The report said a “warm dry air mass sustained by strong winds in excess of 100km/h ... rekindled fire within smouldering log heaps, leading to firebrands being blown into post-harvest trash, with fire quickly spreading into adjacent native forest”.
The Jarrahwood fire burnt through the neighbouring settlement damaging uninsured fences, stock feed and a traffic bridge.
Only FPC assets were destroyed by the other fires.
Despite a special inquiry into DBCA’s handling of the Margaret River bushfires in 2011, among the key findings of the new report were to “work with key fire practitioners to better understand and appreciate hazards, risk profile, and mitigation options”.
The review found “significantly longer lead times” were needed to meet planning time frames and approvals when reviewing burns on FPC land.
Weather conditions also required “greater and earlier consideration” of available firefighting resources as well as “planning and preparation for burn management and security” to avoid repeat incidents.
The internal review also found DBCA and FPC did not have an “agreed standard for preparation of second rotation burns, and a process for a formal handover and acceptance of the burns”.
Fuel loads and adjacent hardwood fuels must in future be “properly considered to reduce subsequent risk”.
The agency was also instructed to “work with (its) Fire Management Services branch and the Bureau of Meteorology to better understand possible impacts of weather forecasts on known existing fire loads located on and adjacent to department-managed lands.”
The Parks and Wildlife service also had to “work with Fire Management Services branch to identify additional resources external to the district or region that may be available to assist with the management of risk”.
The review found planning for the burns followed international standards, but did not take adjacent native bush into account.
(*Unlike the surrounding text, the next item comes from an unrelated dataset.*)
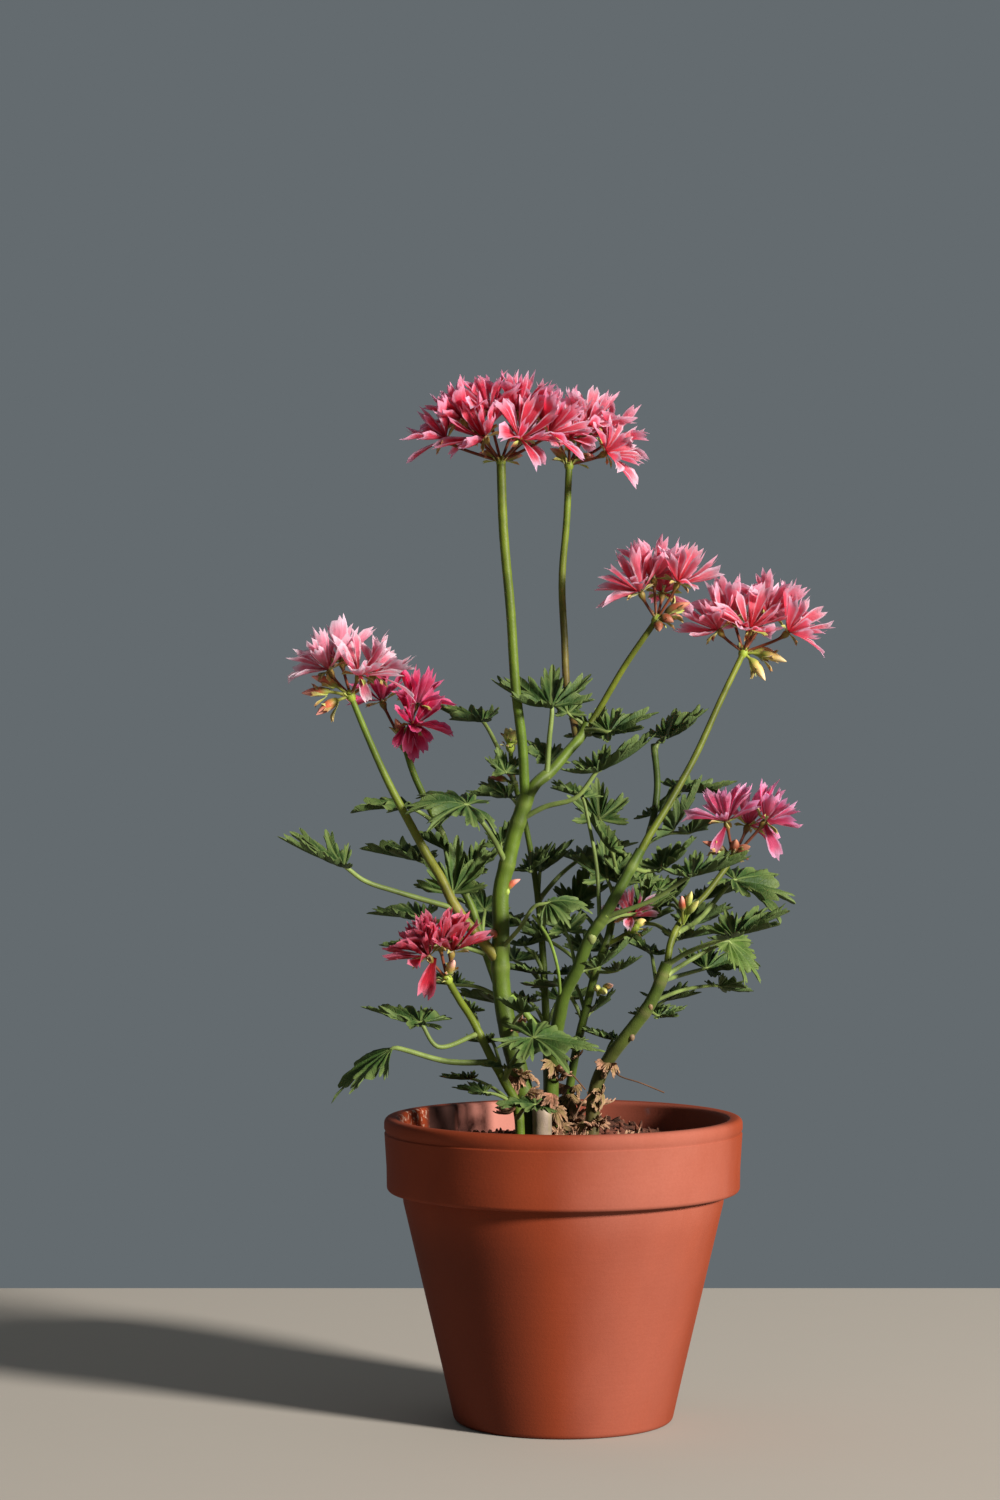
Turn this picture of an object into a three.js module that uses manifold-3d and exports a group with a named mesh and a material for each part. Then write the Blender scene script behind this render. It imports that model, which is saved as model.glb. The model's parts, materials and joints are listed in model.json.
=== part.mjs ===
// Potted geranium with star-shaped leaves and fringed flowers, in a terracotta pot.
// Millimetres, +Z up. The origin is the middle of the pot's foot; the front of the plant faces -Y.
import * as THREE from 'three';
import { mergeVertices } from 'three/addons/utils/BufferGeometryUtils.js';
import Module from 'manifold-3d';

const wasm = await Module();
wasm.setup();

// ---- Driving dimensions --------------------------------------------------------------------
const POT = {
  height: 126.6, rimRadius: 75, bandHeight: 31, bandFootRadius: 73.5, bodyTopRadius: 67.5,
  footRadius: 46, wall: 6.5, floor: 7, holeRadius: 9, turns: 28,
};
const BAND_FOOT = POT.height - POT.bandHeight;   // level of the step under the rim band
const INNER = {               // radii of the pot's inner wall, from the mouth down
  mouth: POT.rimRadius - POT.wall, step: POT.bodyTopRadius - 1.1, neck: POT.bodyTopRadius - 4.5,
  foot: POT.footRadius - POT.wall + 1,
};
const STEP_LEVEL = BAND_FOOT + 4;
const NECK_LEVEL = BAND_FOOT - 6;
const FLOOR_FILLET = 3;
const SOIL = { edgeHeight: 110.5, mound: 2.5, moundRadius: 64, relief: 0.9, rings: [24, 50] };
const GAP = 0.35;             // clearance between neighbouring solids
const FINEST = 0.02;          // edges shorter than this are closed up
const LEAF = {
  thickness: 0.9, plainBelow: 26.5,       // leaves shorter than plainBelow have plainer lobes
  spread: { 5: 220, 7: 262 }, notch: 16,  // degrees from the first lobe to the last, and beyond them
  taper: 0.34, sinus: 0.3, rise: 4, fold: 0.5, unevenBend: 18, unevenLength: [0.92, 1.05],
};
const PETIOLE = { radius: 0.55, perSize: 0.022, sides: 3, steps: 3 };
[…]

There was also “no evidence” soil dryness and surface moisture measurements were considered.
Before the incident, DBCA officers alerted FPC to the likelihood of increased winds, undertook patrols and aerial surveillance, and suspended all other burns on May 29 because “many of the heaps were re-igniting due to the drying conditions and a dry cold front”.
Risk assessments of each site were undertaken in the days before June 6 and fire ground boundaries were secured, which was “prudent and sound”, the report said.
“This period was also accompanied by an unprecedented spike in bushfire activity as a result of suspicious ignitions throughout May,” it said. “It is particularly unusual for DBCA personnel to be engaged in regular bushfire suppression at this time of the year.”
The report also noted the weather pattern “was like the previous year – and had not been recorded for 30 years prior to that”.
FPC and the Department of Fire and Emergency Services were consulted in the review.